November–February is genuinely dark. Stockholm sits at 59°N; December has six hours of daylight. Temperatures range from -5 to +5°C. This is Christmas market season (December specifically), and julbord (Christmas buffet)—traditionally served at restaurants from late November—features herring, meatballs, ham, and brown beans. Prices for accommodation and services drop considerably. The city is cosy rather than beautiful.
March–May sees improving light and reduced winter cold (0–10°C), but still lacks the continuous daylight of summer. Fewer tourists than summer, before the main season influx. A reasonable compromise season if summer accommodation costs deter you.
Getting Around: Specifics That Matter
The metro map is logical: three lines radiating from central station. Trams run mainly in central areas and to Djurgården. Buses fill gaps but move slower. A single journey costs €3.50; a 24-hour card €14. The SL app is reliable for real-time information and payment.
Most of what matters in Stockholm is reachable on foot or one metro trip. Djurgården requires metro to Karlaplans station then a walk or tram. Södermalm is either metro to Slussen or a 20-minute walk from Gamla Stan.
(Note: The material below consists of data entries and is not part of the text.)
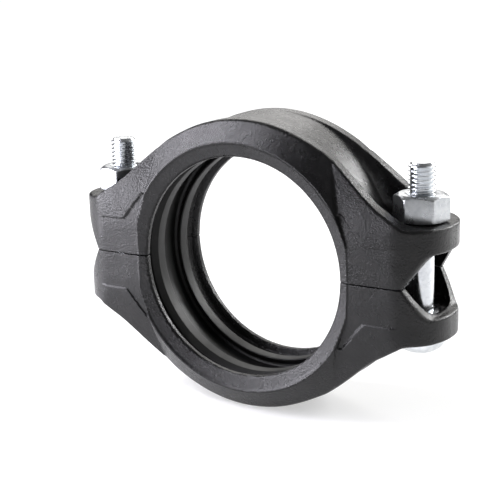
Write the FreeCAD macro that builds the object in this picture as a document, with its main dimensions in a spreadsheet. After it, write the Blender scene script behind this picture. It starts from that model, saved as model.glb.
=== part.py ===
# Grooved pipe coupling, parametric model. Millimetres, +Z up along the bolts,
# pipe axis along Y, +X through the right-hand bolt. The origin is the centre
# of the pipe bore, on the parting plane between the two cast halves.
import FreeCAD, Part
import Sketcher
import math
import os

doc = FreeCAD.newDocument("GroovedCoupling")
V = FreeCAD.Vector

# ---------------------------------------------------------------- dimensions
sheet = doc.addObject("Spreadsheet::Sheet", "Dims")
CELLS = [
    # pipe and key
    ("keyrad", 52.2, "inner radius of the key tips, in the pipe groove"),
    ("keyfront", 23.2, "front edge of a key tip, from the mid plane"),
    ("keyback", 20.4, "inboard edge of a key tip"),
    ("lipfront", 24.0, "end of the small step between tip and bevel"),
    ("liprad", 52.9, "radius of that step"),
    ("ridgerad", 59.2, "radius of the ridge round each mouth"),
    ("ridgefront", 26.7, "ridge, from the mid plane: half the width"),
    ("rimrad", 69.3, "outer radius of the rim"),
    ("rimfront", 19.6, "rim, from the mid plane"),
    ("cavrad", 61.0, "gasket pocket radius, upper half"),
    ("cavhalf", 16.2, "half the gasket pocket width"),
    ("cavmouth", 57.0, "radius where pocket side meets key flank"),
    ("flankrad", 55.6, "radius of the shoulder on the key flank"),
    ("flankfront", 19.4, "shoulder on the key flank, from mid plane"),
    # shell between the walls
    ("shellrad", 61.0, "radius of the cast shell between the walls"),
    ("shellup", 8.3, "centre of the shell arc above the bore axis"),
    ("pockettop", 12.4, "half the clear width between the walls over the bore"),
    ("pocketmid", 13.9, "half the clear width where the walls start to slope"),
    ("pocketend", 16.2, "half the clear width beside a nut"),
    ("pocketxa", 43.0, "where the first width ends"),
    ("pocketxb", 53.0, "where the second width is reached"),
    ("pocketxc", 67.0, "where the third width is reached"),
    ("pocketfil", 2.6, "fillet at the foot of the walls"),
    ("rimfil", 1.1, "rounding of the rim"),
    # ears
    ("earhalf", 25.8, "half width of an ear"),
    ("panelhalf", 25.2, "half width at the recessed side panels"),
    ("webhalf", 21.4, "inner face of the webs under a pad"),
    ("earend", 96.8, "end of an ear from the bore centre"),
    ("earround", 24.0, "plan rounding at the end of an ear"),
    ("seatup", 26.3, "nut seat above the parting plane"),
    ("padunder", 14.4, "underside of a pad above the parting plane"),
    ("apexout", 82.4, "end of the parting faces"),
    ("notchout", 89.6, "notch flank, outer point"),
    ("notchup", 11.2, "notch flank, height of that point"),
    ("notchoutb", 91.2, "blend of the notch flank, outer point"),
    ("notchupb", 13.3, "blend of the notch flank, height"),
    ("notchoutc", 92.4, "blend into the pad underside"),
    ("hollowin", 68.6, "inner wall of the hollow under a pad"),
    ("leanfrom", 27.5, "height where the ear face starts to lean back"),
    ("leanto", 51.4, "height where the leaning face meets the rim"),
    ("slopex", 82.9, "foot of the sloping wall edge on the pad"),
    ("slopexb", 53.2, "sloping wall edge, upper point"),
    ("slopeupb", 44.4, "sloping wall edge, height of that point"),
    ("facexa", 56.3, "ring to ear boundary at the parting plane"),
    ("faceupa", 16.6, "height where that boundary starts to slope"),
    ("facexb", 51.6, "boundary on the ridge"),
    ("faceupb", 29.8, "its height"),
    ("facexc", 47.0, "boundary on the rim"),
    ("faceupc", 50.9, "its height"),
    ("ledgex", 63.8, "corner of the side panel ledge"),
    ("ledgeup", 17.6, "height of the ledge"),
    ("ledgexb", 53.2, "top of the diagonal ledge"),
    ("ledgeupb", 31.2, "its height"),
    # bolts and nuts
    ("boltx", 80.94, "bolt axis from the bore centre"),
    ("boltrad", 6.30, "thread major radius"),
    ("shankrad", 5.95, "plain shank radius"),
    ("shanktop", 19.0, "where the thread starts"),
    ("bolttop", 52.5, "end of a bolt"),
    ("bolttip", 1.3, "chamfer at the bolt end"),
    ("headrad", 11.6, "radius of a bolt head"),
    ("headedge", 1.6, "straight edge of a head"),
    ("headhigh", 8.4, "height of a head"),
    ("necklong", 8.9, "half length of the oval neck, along X"),
    ("neckdeep", 11.4, "depth of the oval neck"),
    ("ovalgap", 0.0, "slack of the neck in its slot"),
    ("holerad", 7.1, "plain bolt hole radius"),
    ("nutflat", 11.11, "nut, centre to flat"),
    ("nuthigh", 12.3, "nut height"),
    ("nutbore", 6.36, "nut bore radius"),
    ("nutface", 10.5, "chamfer circle on a nut"),
    ("nutturnr", -13.4, "turn of the right nut, degrees"),
    ("nutturnl", 16.3, "turn of the left nut, degrees"),
    # gasket
    ("gaskrad", 60.7, "gasket outer radius"),
    ("gaskhalf", 15.9, "half the gasket width"),
    ("gasklip", 53.3, "radius of the sealing lips"),
    ("gasklipin", 6.0, "inboard edge of a lip"),
    ("gasklipout", 12.6, "outboard edge of the lip land"),
    ("gasktoe", 55.2, "radius at the gasket face"),
    ("gaskcav", 58.0, "radius of the gasket cavity"),
    ("gaskcavhalf", 8.2, "half width of that cavity"),
    ("gaskheel", 56.4, "cavity corner radius position"),
    ("gaskheelout", 9.4, "widest point of the cavity"),
]
NUM = {}
for i, (name, val, why) in enumerate(CELLS, start=1):
    sheet.set("A%d" % i, name)
    sheet.set("B%d" % i, str(val))
    sheet.set("C%d" % i, why)
    sheet.setAlias("B%d" % i, name)
    NUM[name] = val
doc.recompute()


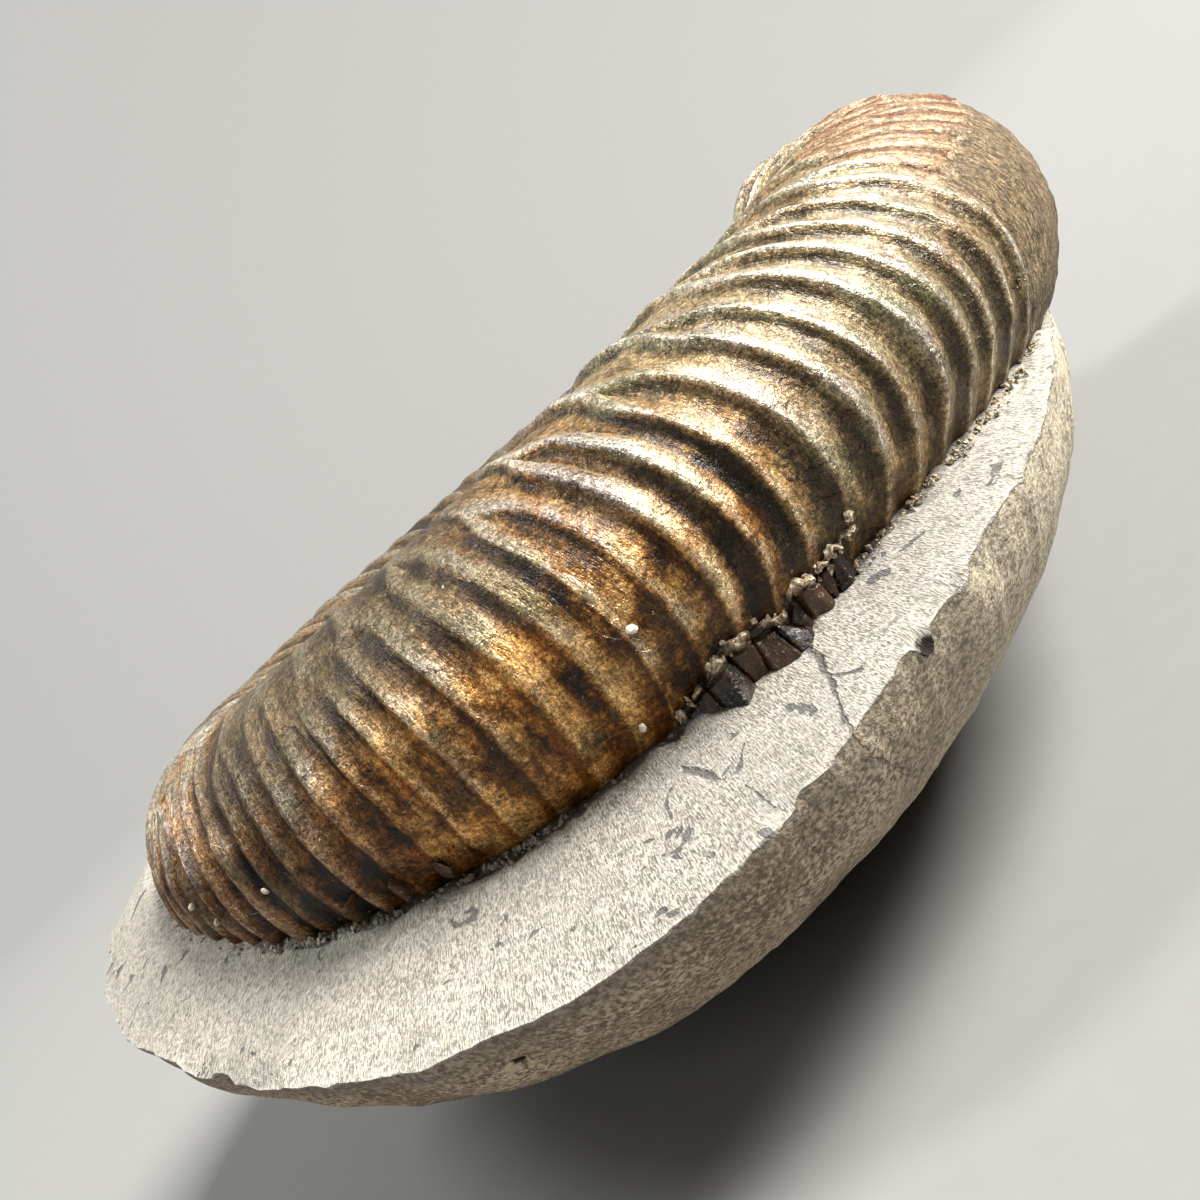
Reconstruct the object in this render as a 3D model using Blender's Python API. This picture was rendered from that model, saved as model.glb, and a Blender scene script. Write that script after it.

Final Specifics: How Many Days

Three days covers the essentials: one day for Gamla Stan and the central islands (morning exploring, Nobel Museum afternoon), one day for Djurgården (Vasa Museum, one other museum), one day for Södermalm and Östermalm (Monteliusvägen walk, Saluhall lunch, Fotografiska or History Museum). A fourth day on the archipelago—ferrying to Vaxholm or another inhabited island for a few hours—rounds out the experience and offers a different sense of the geography.
Stockholm is among Europe's most liveable cities, which directly correlates with visiting expense. The trade-off: transport works reliably, museums maintain serious standards, the restaurant scene has developed beyond Swedish tourism clichés, and the setting itself—water, islands, light—is genuinely unusual for a capital city. Three focused days covers the core. Four days with an archipelago excursion completes it without fatigue.